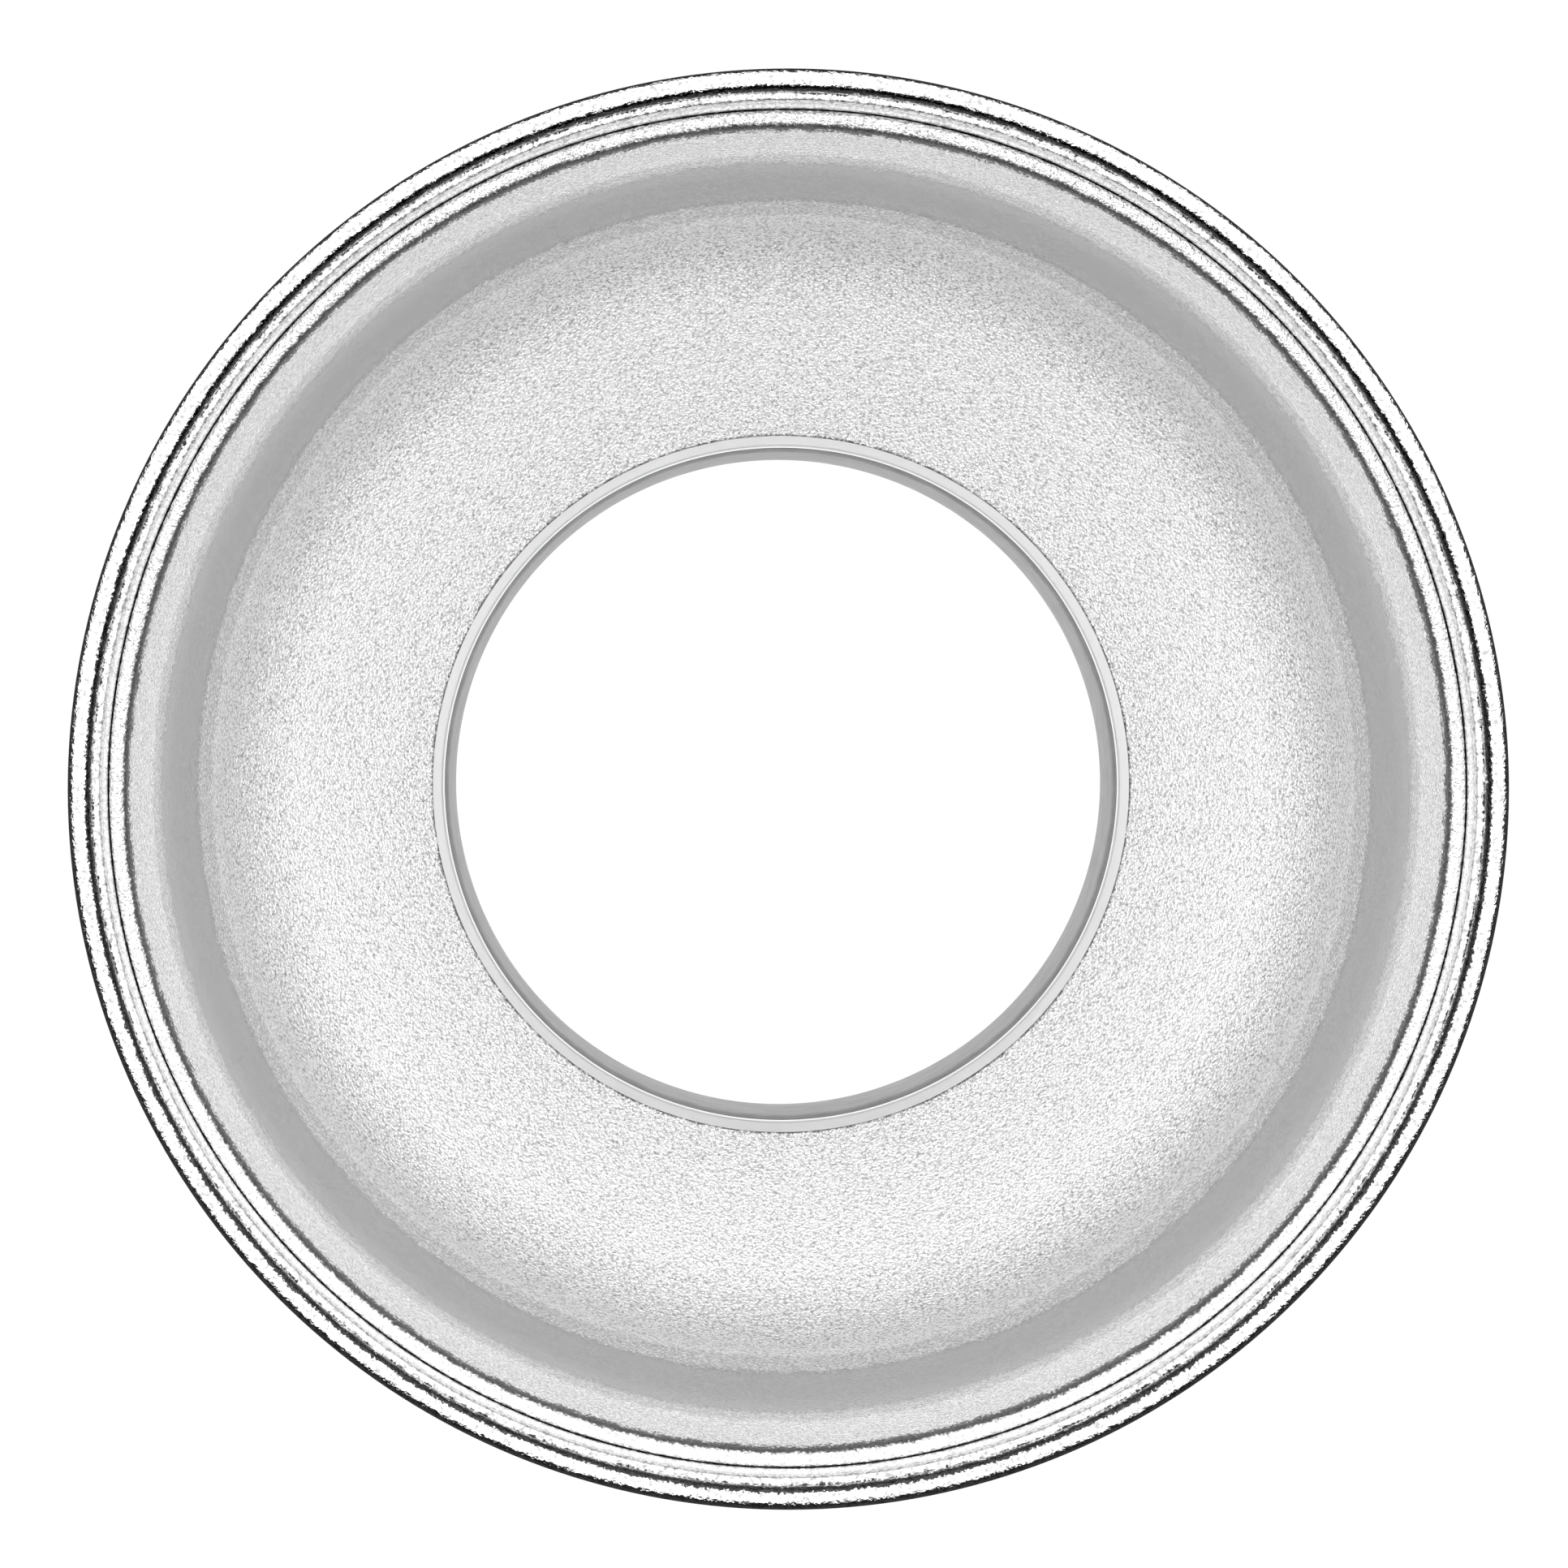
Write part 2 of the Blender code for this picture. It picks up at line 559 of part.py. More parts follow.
def main():
    for existing in list(bpy.data.objects):
        bpy.data.objects.remove(existing, do_unlink=True)
    hammered = material("hammered_aluminium", (0.86, 0.86, 0.87), 0.30, 1.0)
    black = material("black_paint", (0.03, 0.03, 0.032), 0.45, 0.0)
    rubber = material("grey_rubber", (0.42, 0.42, 0.43), 0.70, 0.0)
    steel = material("stainless_steel", (0.62, 0.62, 0.63), 0.30, 1.0)
    zinc = material("zinc_plated_steel", (0.70, 0.70, 0.72), 0.38, 1.0)
    reflector_bowl(hammered)
    front_ring(hammered)
    neck_collar(black)
    grip_sleeve(rubber)
    clamp_band(steel)
    latch_base(steel)
    catch_bracket(steel)
    rivets(zinc)
    lever_pins(zinc)
    latch_lever(black)
    trunnion(zinc)
    draw_bolt(zinc)
    nut_and_washer(zinc)


main()
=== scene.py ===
"""Studio flash reflector: the finished surfaces of the dish, its clamp collar and its latch.

Each piece is made by one operator of the panel in the 3D view's sidebar. Turned pieces are a section that a
Geometry Nodes tree turns around the dish's axis; the latch's pieces are made flat and bevelled.
"""
import json
import math

import bmesh
import bpy
from mathutils import Matrix, Vector


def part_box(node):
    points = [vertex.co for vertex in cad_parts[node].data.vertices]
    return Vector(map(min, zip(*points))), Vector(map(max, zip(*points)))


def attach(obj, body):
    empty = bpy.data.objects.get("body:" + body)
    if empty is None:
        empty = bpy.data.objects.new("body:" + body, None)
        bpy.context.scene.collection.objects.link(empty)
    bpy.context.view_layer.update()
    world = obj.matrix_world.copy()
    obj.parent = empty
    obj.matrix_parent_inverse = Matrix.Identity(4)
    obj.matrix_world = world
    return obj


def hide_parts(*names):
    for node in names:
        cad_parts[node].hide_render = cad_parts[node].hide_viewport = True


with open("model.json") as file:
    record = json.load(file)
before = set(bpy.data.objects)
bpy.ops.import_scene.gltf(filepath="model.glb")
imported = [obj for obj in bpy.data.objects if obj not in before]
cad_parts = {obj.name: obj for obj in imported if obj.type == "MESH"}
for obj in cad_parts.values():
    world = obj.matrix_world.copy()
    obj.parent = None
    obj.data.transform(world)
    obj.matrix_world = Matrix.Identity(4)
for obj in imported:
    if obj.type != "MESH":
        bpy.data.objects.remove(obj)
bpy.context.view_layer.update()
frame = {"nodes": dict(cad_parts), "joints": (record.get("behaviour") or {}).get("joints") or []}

bl_info = {
    "name": "Flash Reflector Dish",
    "version": (1, 0, 0),
    "blender": (4, 5, 0),
    "location": "View3D > Sidebar > Reflector",
    "description": "Builds a studio flash reflector with its clamp collar and latch",
    "category": "Add Mesh",
}

RING_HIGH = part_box("front_ring")[1]
BOWL_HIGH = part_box("reflector_bowl")[1]
SLEEVE_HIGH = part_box("grip_sleeve")[1]
BAND_LOW, BAND_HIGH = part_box("clamp_band")
JOINTS = {joint["name"]: joint for joint in frame["joints"]}
PIVOT_AT = Vector(JOINTS["lever_hinge"]["pos_m"])
TRUNNION_AT = Vector(JOINTS["bolt_swing"]["pos_m"])
GAP = 0.0003                 # between neighbours
WALL_SLOPE = 78.4            # degrees from level, steep outer wall of the bowl
FLOOR_SLOPE = 37.2           # degrees from level, its floor
BOWL_FILLET = 0.0226         # between them
HEM_GAP = 0.00008            # between the bowl's folded edge and the ring
BEAD_SWEEP = 255.0           # degrees that the rim is rolled through
NOISE_LOW, NOISE_HIGH = 0.3, 0.7      # nearly all of a noise texture lies between them
WHITE = (1, 1, 1, 1)
SHOWN = 1.02                          # strength of the floor and the sky in the camera's own view
CAMERA_LENS = 134.5
CAMERA_AT = (-0.0116, 0.0080, 0.789)  # from the middle of the mouth
CAMERA_AIM = (-0.00077, 0.00081, 0)


# ---- settings ----
def length(name, description, default):
    return bpy.props.FloatProperty(name=name, description=description, default=default, min=0.0,
                                   unit="LENGTH", precision=5)


def colour(name, description, default):
    return bpy.props.FloatVectorProperty(name=name, description=description, default=default, size=3,
                                         min=0.0, max=1.0, subtype="COLOR")


class DishSizes(bpy.types.PropertyGroup):
    height: length("Height", "Neck's rear end to the crown of the rim", RING_HIGH.z)
    rim_radius: length("Rim radius", "Outside of the rolled rim", RING_HIGH.x - 0.00001)
    bead_radius: length("Bead radius", "Section of the rolled rim", 0.0016)
    sheet: length("Sheet", "Thickness of the spun aluminium", 0.0008)
    seat_radius: length("Seat radius", "Foot of the grid seat's wall", 0.0928)
    seat_depth: length("Seat depth", "Crown of the rim to the hem", RING_HIGH.z - BOWL_HIGH.z)
    ledge_depth: length("Ledge depth", "Crown of the rim to the ledge", 0.0026)
    hem_width: length("Hem width", "Bowl's folded edge", 0.0021)
    hem_length: length("Hem length", "Leg of the fold", 0.0062)
    bowl_depth: length("Bowl depth", "Crown of the rim to the bowl's inner edge", 0.0860)
    facets: bpy.props.IntProperty(name="Facets", description="Facets around the dish", default=288, min=24)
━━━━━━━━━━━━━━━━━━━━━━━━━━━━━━
Start at the line with "0.032), 0.45, 0.0)" and stop after the line with "in imported if". Repeat exactly the lines in that range.

SOLUTION FOR THIS PROBLEM:
    black = material("black_paint", (0.03, 0.03, 0.032), 0.45, 0.0)
    rubber = material("grey_rubber", (0.42, 0.42, 0.43), 0.70, 0.0)
    steel = material("stainless_steel", (0.62, 0.62, 0.63), 0.30, 1.0)
    zinc = material("zinc_plated_steel", (0.70, 0.70, 0.72), 0.38, 1.0)
    reflector_bowl(hammered)
    front_ring(hammered)
    neck_collar(black)
    grip_sleeve(rubber)
    clamp_band(steel)
    latch_base(steel)
    catch_bracket(steel)
    rivets(zinc)
    lever_pins(zinc)
    latch_lever(black)
    trunnion(zinc)
    draw_bolt(zinc)
    nut_and_washer(zinc)


main()
=== scene.py ===
"""Studio flash reflector: the finished surfaces of the dish, its clamp collar and its latch.

Each piece is made by one operator of the panel in the 3D view's sidebar. Turned pieces are a section that a
Geometry Nodes tree turns around the dish's axis; the latch's pieces are made flat and bevelled.
"""
import json
import math

import bmesh
import bpy
from mathutils import Matrix, Vector


def part_box(node):
    points = [vertex.co for vertex in cad_parts[node].data.vertices]
    return Vector(map(min, zip(*points))), Vector(map(max, zip(*points)))


def attach(obj, body):
    empty = bpy.data.objects.get("body:" + body)
    if empty is None:
        empty = bpy.data.objects.new("body:" + body, None)
        bpy.context.scene.collection.objects.link(empty)
    bpy.context.view_layer.update()
    world = obj.matrix_world.copy()
    obj.parent = empty
    obj.matrix_parent_inverse = Matrix.Identity(4)
    obj.matrix_world = world
    return obj


def hide_parts(*names):
    for node in names:
        cad_parts[node].hide_render = cad_parts[node].hide_viewport = True


with open("model.json") as file:
    record = json.load(file)
before = set(bpy.data.objects)
bpy.ops.import_scene.gltf(filepath="model.glb")
imported = [obj for obj in bpy.data.objects if obj not in before]
cad_parts = {obj.name: obj for obj in imported if obj.type == "MESH"}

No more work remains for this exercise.